Thursday, April 28, 2011

The Civilized World, by Susi Wyss

Henry Holt

Many thanks to Christine at Henry Holt for offering me this ARC. I really have to apologize for the length of time it's taken me to get the review done -- I actually finished it some time ago.

 The Civilized World is really a set of short, interwoven stories that together examine the lives of six women, both in Africa and in the United States. These women have issues that threaten their sense of personal security and safety in the "civilized" world, and try to deal with them the best way they can. Many of the individual stories have been previously published as standalones, but here they come together, glimpses into different cultures are shared, and women try to understand the world in which they live.  Sometimes that's not such an easy task, and each of the main characters has several obstacles put in their respective ways that make things even tougher.

The main characters of the book are an American woman, Janice, and an African woman named Ajoa. Ajoa works for Janice as a masseuse behind the walls of Janice's Ivory Coast home.  She's also a twin, and she and her brother Kojo are living away from their homeland of Ghana. Ajoa dreams of opening a salon where women can come, relax and feel safe in each other's company.  While Ajoa works, Kojo is in with the "wrong" sort of people, and has decided that money will be made faster through theft.  Janice is single, and has lived in Africa for a while, very trusting at first until a break in at her home leaves her feeling vulnerable.  While Janice sorts out what and who will make her feel happy and safe  in Africa again (including a desire to adopt a baby), Ajoa eventually makes her way as a businesswoman, but she discovers a terrible secret that threatens her happiness. In and around these two women's stories, other women have their own issues with finding peace and safety in their own lives, both in the US and in Africa. 

It's very easy to see that there are trade-offs to be had, and while someone like Janice has been around Africa for years and in fact, is often viewed as a kind of expat know-it-all, other American women there just don't get it. Nor do they really want to, as in the case of Ophelia.  But on the flip side, there's Comfort, one of the African women in the story, who goes to the US to visit her son and his family.  She doesn't get why her son's wife Linda doesn't make his favorite foods, or doesn't stretch the baby's head in the way African women do theirs.  You get the impression that Linda doesn't feel that her baby is safe with Comfort around, but she can't take the time away from her job to be with her new infant.  The question of what is considered "civilized" bridges both cultures, and this theme is also one that runs throughout the story.

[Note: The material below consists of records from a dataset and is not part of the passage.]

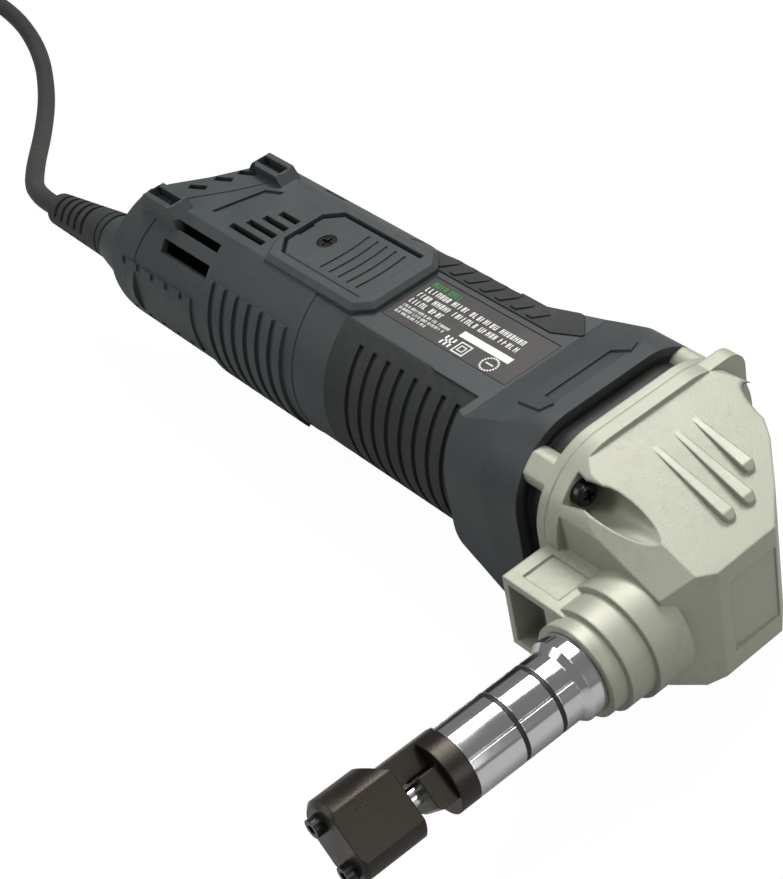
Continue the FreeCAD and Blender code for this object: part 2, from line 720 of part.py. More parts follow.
# ------------------------------------------------ head
plate_half = 31.5
plate_corner = 17.5
hub_radius = 16.5
spigot_x = -46.0


def make_bearing_plate():
    inner = flange_half - wall
    spigot = square_bar(spigot_x, rim_x, inner, flange_corner - wall)
    spigot = spigot.common(housing_form(wall, seam_x - 1, rim_x + 1))
    face = square_bar(rim_x, plate_rear, plate_half, plate_corner)
    body = join(spigot, face)
    pocket = square_bar(spigot_x - 1, plate_rear - 3, plate_half - 3.5, plate_corner - 3.5)
    pocket = pocket.cut(rod_x(hub_radius, spigot_x - 2, plate_rear))
    air = []
    for k in range(4):
        window = sector(spigot_x, plate_rear + 1, hub_radius + 3, 27.0, 90 * k - 24, 90 * k + 24)
        air.append(window)
    corner_cuts = screw_bosses(spigot_x - 1, plate_rear + 1, boss_radius)
    body = cut(body, pocket, *air, *corner_cuts, rod_x(front_bearing, front_bearing_x0, front_bearing_x1),
               rod_x(front_bearing, spigot_x - 1, front_bearing_x0), rod_x(9.5, spigot_x, plate_rear + 1))
    save("bearing_plate", body)


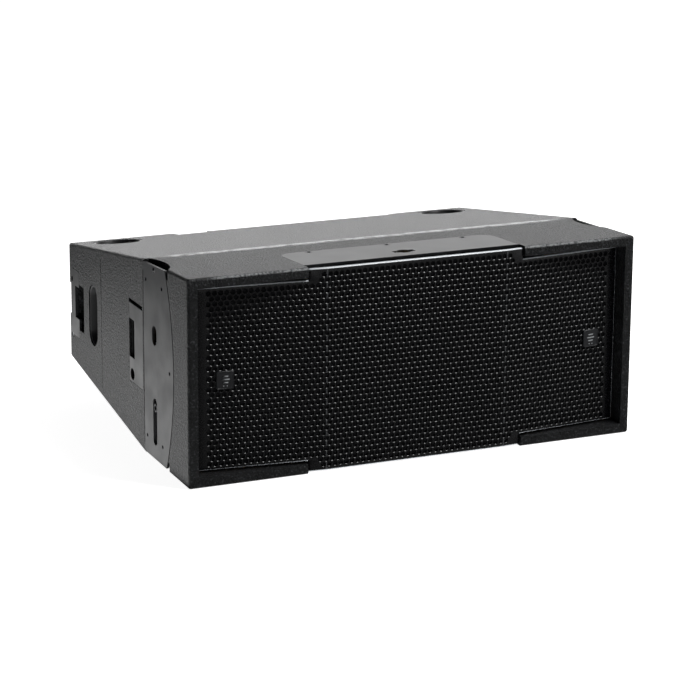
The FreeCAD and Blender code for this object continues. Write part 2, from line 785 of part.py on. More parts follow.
def rear_pocket():
    """Sheet-metal tray that closes the finger opening beside the rear plate."""
    wall = dim("sheet_gauge")
    x_rim = board - side_at(rear - dim("rear_recess")) + 0.2
    x_back = x_rim + 12
    y_low, y_high = dim("pocket_front") - wall, rear - dim("rear_recess") - 0.5
    outer = block((x_rim, y_low, dim("pocket_low") - wall),
                  (x_back, y_high, dim("pocket_high") + wall))
    inner = block((x_rim - 1, dim("pocket_front"), dim("pocket_low")),
                  (x_back - wall, y_high - wall, dim("pocket_high")))
    left = cut(outer, inner)
    node("rear_pockets", group(left, mirrored(left)))


def handle_cup():
    x_mouth = -side_at(dim("handle_front"))
    x_start = x_mouth + 3
    outer = handle_cutter(0, x_start, dim("handle_deep"))
    inner = handle_cutter(-2.5, x_start - 1, dim("handle_deep") - 2)
    left = cut(outer, inner)
    node("left_handle_cup", left)
    node("right_handle_cup", mirrored(left))


rear_plate()
arm_pin = rear_link()
node("hinge_pins", group(flap_pin, mirrored(flap_pin), arm_pin, mirrored(arm_pin)))
rear_pocket()
handle_cup()

# ---------------------------------------------------------------- cups, feet and screws
def stacking_cups():
    radius = dim("cup_radius")
    cups = []
    for side in (-dim("cup_place"), dim("cup_place")):
        dish = cut(rod(radius, (side, 0, 0.5 - board), board - 1, "Z"),
                   rod(radius - 4, (side, 0, 3.5 - board), board, "Z"))
        cups.append(on_rear_top(dish))
    node("stacking_cups", group(*cups))


def rubber_feet():
    under = about_x(dim("cup_y"), sink(dim("cup_y")), -rear_slope.value)
    feet = []
    for side in (-dim("cup_place"), dim("cup_place")):
        foot = rod(dim("foot_radius"), (side, 0, -dim("foot_proud")), dim("foot_proud"), "Z")
        feet.append(move(foot, under))
    node("rubber_feet", group(*feet))


def screws():
    plate_row = [on_front_top(screw(side, plate_back - dim("plate_screw_inset"), height + 0.1, 14,
                                    dim("plate_screw_radius")))
                 for side in plate_screw_places()]
    y_row = crease - dim("crease_screw_inset")
    crease_row = [screw(side, y_row, height - sink(y_row) + 0.2, 14, dim("crease_screw_radius"))
                  for side in (-260, -130, 0, 130, 260)]
    node("panel_screws", group(*plate_row, *crease_row))
    left = [side_screw(y, z) for y, z in RIG_SCREWS]
    node("rigging_screws", group(*left, *[mirrored(item) for item in left]))


stacking_cups()
rubber_feet()
screws()

# ---------------------------------------------------------------- drivers
tilt = FreeCAD.Rotation(FreeCAD.Vector(0, 0, 1), -wing_angle)
facing = tilt.multiply(FreeCAD.Rotation(FreeCAD.Vector(1, 0, 0), 90))


def baffle_line(across):
    """The baffle's front face: parallel to the grille's wing, some way behind it."""
    slope = dim("wing_setback") / wing_run
    return front + dim("baffle_setback") + slope * (lift(across) - dim("grille_fold"))


def baffle():
    inner, outer = dim("baffle_inner"), half_width - dim("rig_gauge") - dim("channel_width") - board
    low = board + 4
    outline = [(-outer, baffle_line(outer)), (-inner, baffle_line(inner)),
               (-inner, baffle_line(inner) + board), (-outer, baffle_line(outer) + board)]
    blank = prism("XY", outline, low, height - 2 * low)
    hole = woofer_place(rod(dim("cutout_radius"), (0, 0, -3 * far), 5 * far, "Z"))
    pair("baffle", cut(blank, hole))


def woofer_place(item):
    """Bring a part drawn about the driver's own axis onto the left baffle."""
    spot = FreeCAD.Vector(-dim("woofer_place").value, baffle_line(dim("woofer_place")).value,
                          middle.value)
    return move(item, FreeCAD.Placement(spot, facing))


def woofer():
    radius = dim("woofer_radius")
    coil = dim("coil_radius")
    cone = dim("cone_radius")
    basket = turned([(radius - 14, 0.2), (radius, 0.2), (radius, 6), (radius - 12, 6),
                     (radius - 17, -4), (62, -76), (40, -76), (40, -79), (64, -79),
                     (radius - 14, -6)])
    windows = []
    for turn in range(3):
        bar = block((-105, -22, -68), (105, 22, -24))
        spin = FreeCAD.Rotation(FreeCAD.Vector(0, 0, 1), 60 * turn)
        windows.append(move(bar, FreeCAD.Placement(FreeCAD.Vector(0, 0, 0), spin)))
    pair("woofer_basket", woofer_place(cut(basket, *windows)))
    magnet = turned([(0, -70), (coil - 2.5, -70), (coil - 2.5, -112), (coil + 2.5, -112),
                     (coil + 2.5, -79.2), (dim("magnet_radius"), -79.2),
                     (dim("magnet_radius"), -122), (0, -122)])
    pair("woofer_magnet", woofer_place(magnet))
    moving = turned([(0, -38), (14, -40), (coil, -50), (cone, -4), (cone + 2, -4), (cone + 2, -5.2),
                     (coil + 1, -51.6), (coil + 1, -86), (coil, -86), (coil, -51.2), (14, -41.2),
                     (0, -39.2)])
    pair("woofer_cone", woofer_place(moving))
    surround = turned([(cone + 2.4, -4), (cone + 5, 1), (cone + 8, 2.5), (cone + 10.2, 1),
                       (cone + 11.8, -3), (cone + 11.8, -4.2), (cone + 10.2, -0.5), (cone + 8, 1),
                       (cone + 5, -0.5), (cone + 2.4, -5.4)])
    pair("woofer_surround", woofer_place(surround))


def hf_waveguide():
    mouth_y = baffle_line(dim("baffle_inner")) - 1
    parts = []
    for mouth, throat, top_gap, trim in ((dim("mouth_half"), dim("throat_half"), 2.5, 0),
                                         (dim("mouth_half") - 4, lift(12), 6.5, 1)):
        item = doc.addObject("Part::Wedge", "Horn")
        low = board + top_gap + 1.5
        bind(item, "Xmin", -mouth)
        bind(item, "Xmax", mouth)
        bind(item, "X2min", -throat)
        bind(item, "X2max", throat)
        bind(item, "Ymin", mouth_y - trim)
        bind(item, "Ymax", mouth_y + dim("horn_depth") + trim)
        bind(item, "Zmin", low)
        bind(item, "Zmax", height - low)
        bind(item, "Z2min", low + 25)
        bind(item, "Z2max", height - low - 25)
        parts.append(item)
    node("hf_waveguide", cut(*parts))
    start = mouth_y + dim("horn_depth") + 0.2
    for name, level in (("upper", middle + dim("driver_spread")),
                        ("lower", middle - dim("driver_spread"))):
        front_plate = rod(30, (0, start, level), 8, "Y")
        can = rod(dim("driver_radius"), (0, start + 8, level), dim("driver_depth") - 8, "Y")
        node(name + "_compression_driver", fuse(front_plate, can))


def crossover():
    y_board = void_end - 14
    node("crossover_board", block((-260, y_board, 110), (-120, y_board + 2, 200)))
    parts = [rod(radius, (x, y_board - 30, z), 29.8, "Y")
             for radius, x, z in ((20, -235, 175), (20, -235, 132), (14, -190, 180))]
    parts += [rod(9, (-170 + 22 * step, y_board - 26, 128), 25.8, "Y") for step in range(3)]
    node("crossover_parts", group(*parts))


def connector_plate():
    y_face = rear - dim("rear_recess")
    plate = block((-dim("connector_half"), y_face, dim("connector_low")),
                  (dim("connector_half"), y_face + 3, dim("connector_high")))
    sockets, holes = [], []
    for side in (-dim("socket_place"), dim("socket_place")):
        holes.append(rod(12.4, (side, y_face - far, middle), 2 * far, "Y"))
        flange = block((side - 13, y_face + 3, middle - 15.5),
                       (side + 13, y_face + 6, middle + 15.5))
        barrel = rod(12, (side, y_face - 24, middle), 28, "Y")
        mouth = rod(9.5, (side, y_face - 20, middle), 30, "Y")
        sockets.append(cut(fuse(flange, barrel), mouth))
    node("connector_plate", cut(plate, *holes))
    node("sockets", group(*sockets))


baffle()
woofer()
hf_waveguide()
crossover()
connector_plate()

# ---------------------------------------------------------------- checks and files
doc.recompute()
failed = [item.Label for item in doc.Objects
          if "Invalid" in item.State or "Error" in item.State]
if failed:
    raise RuntimeError(f"failed objects: {failed}")
for name, item in NODES.items():
    if item.Shape.isNull() or not item.Shape.isValid() or not item.Shape.Solids:
        raise RuntimeError(f"{name} has no valid solid")

os.makedirs("parts", exist_ok=True)
for name, item in NODES.items():
    item.Shape.exportStep(f"parts/{name}.step")
    print(name, len(item.Shape.Solids), round(item.Shape.Volume))
print(len(NODES), "nodes")
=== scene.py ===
"""Dresses a packed line array speaker with detailed pieces and procedural finishes.

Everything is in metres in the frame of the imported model: +X to the right for someone who
looks at the grille, +Y backwards, +Z up, with the origin under the middle of the cabinet.
"""
import math

import bmesh
import bpy
from mathutils import Matrix, Vector
from mathutils.geometry import delaunay_2d_cdt


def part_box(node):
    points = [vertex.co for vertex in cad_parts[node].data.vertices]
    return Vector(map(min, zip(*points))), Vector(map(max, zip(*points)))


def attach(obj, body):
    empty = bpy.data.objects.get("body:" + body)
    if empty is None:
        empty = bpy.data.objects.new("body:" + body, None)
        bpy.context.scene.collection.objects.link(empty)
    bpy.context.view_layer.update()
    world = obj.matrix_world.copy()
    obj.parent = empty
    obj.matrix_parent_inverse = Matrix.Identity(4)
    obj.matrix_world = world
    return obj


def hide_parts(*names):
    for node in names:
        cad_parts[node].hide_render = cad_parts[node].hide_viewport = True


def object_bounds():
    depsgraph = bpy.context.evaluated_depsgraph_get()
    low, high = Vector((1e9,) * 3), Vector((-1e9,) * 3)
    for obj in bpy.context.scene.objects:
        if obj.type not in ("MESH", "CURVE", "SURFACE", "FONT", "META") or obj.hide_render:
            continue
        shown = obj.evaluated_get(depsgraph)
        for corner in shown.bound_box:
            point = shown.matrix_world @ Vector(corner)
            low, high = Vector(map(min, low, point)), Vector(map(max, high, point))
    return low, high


MM = 0.001
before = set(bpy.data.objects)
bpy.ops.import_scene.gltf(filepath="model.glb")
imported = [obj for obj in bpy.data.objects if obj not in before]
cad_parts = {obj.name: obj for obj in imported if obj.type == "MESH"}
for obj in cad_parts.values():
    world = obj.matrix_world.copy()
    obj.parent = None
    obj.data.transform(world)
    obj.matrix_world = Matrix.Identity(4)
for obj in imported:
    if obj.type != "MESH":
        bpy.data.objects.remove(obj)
cad_low, cad_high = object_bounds()
SIDES = {"left": -1, "right": 1}
CENTRE_HEIGHT = (cad_low.z + cad_high.z) / 2

# The top falls a little from its front edge to the crease, and more from there to the back.
CREASE_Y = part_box("top_front_panel")[1].y
CREASE_Z = cad_high.z - 7.5 * MM
REAR_TOP = CENTRE_HEIGHT + 91 * MM
FRONT_SLOPE = math.atan2(cad_high.z - CREASE_Z, CREASE_Y - cad_low.y)
REAR_SLOPE = math.atan2(CREASE_Z - REAR_TOP, cad_high.y - CREASE_Y)
FRONT_NORMAL = Vector((0, math.sin(FRONT_SLOPE), math.cos(FRONT_SLOPE)))
REAR_NORMAL = Vector((0, math.sin(REAR_SLOPE), math.cos(REAR_SLOPE)))

# The grille: a flat centre between two folds, and a wing on each side that runs back.
GRILLE_LOW, GRILLE_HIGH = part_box("grille")
GAUGE = 1.5 * MM
FACE_Y = GRILLE_LOW.y
FOLD = 144 * MM
TAB = 172 * MM                       # half-width of the part that is taller than the wings
HALF_HEIGHT = (GRILLE_HIGH.z - GRILLE_LOW.z) / 2
NOTCH = 16.5 * MM                    # how much lower the wings' edges are than the centre's
WING_END = GRILLE_HIGH.x
WING_SET_BACK = 20 * MM
WING_ANGLE = math.atan2(WING_SET_BACK, WING_END - FOLD)
SHEET_END = FOLD + (WING_END - FOLD) / math.cos(WING_ANGLE)
FOLD_RADIUS = 8 * MM
HALF_FOLD = FOLD_RADIUS * WING_ANGLE / 2
CORNER = 4 * MM
LIP_RADIUS = 2.8 * MM
LIP_DEPTH = 3.5 * MM
HOLE_RADIUS = 3.5 * MM
HOLE_ROLL = 0.6 * MM                 # paint rounds the mouth of each hole by this much
HOLE_SIDES = 12
PITCH = 9 * MM
ROW_RISE = PITCH * math.sqrt(3) / 2
SIDE_BORDER, TOP_BORDER = 17 * MM, 9.5 * MM
FOAM_THICK = 7 * MM

FOOT_RADIUS = 30 * MM


# ---------------------------------------------------------------- shader building

SMOOTH = {"interpolation_type": "SMOOTHSTEP"}
COLOURS, NUMBERS = {"data_type": "RGBA"}, {"data_type": "FLOAT"}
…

To be very honest, I'm not a huge reader or fan of women's fiction, but I do like stories set in other countries among various cultures.  I liked the way this novel was structured in terms of the short stories in which the characters crop up throughout each other's chapters. The African scenes, in terms of landscape, seemed realistic, and it's obvious that the author not only feels at home there, but loves the country and its people.  That is not surprising, since she spent a number of years there.  The political situations, the poverty, and the uncertainty of Africa's future were all touched on, but only very lightly.  In fact, this entire book seemed rather light in tone. It's quite easy to read, moves quickly, and can be finished in a matter of a couple of hours. My only complaint, really is that the author really made the African women seem so much stronger and more alive than  the American women, who in general seemed to be dull as dishwater, cranky or in Janice and Linda's case, smug and superior. I don't know if this was the author's intention, but that's how it felt to me, and I felt as though the author was moving into a stereotyping zone, not a good thing.  

I think readers of women's fiction would really enjoy this book. The author has a very quiet style of writing that might appeal to many  readers of that genre, and it's not too complicated to get through in terms of topic and theme.  I thought it was okay -- I'm one of those people who likes to get more into the politics, the poverty, the results of warfare and basically all of the seriously problematic issues, so this was much more of a gentler read than I normally prefer.  Having said that, I'm seeing 4 and 5-star reviews of this novel, so it's obviously a hit with many readers.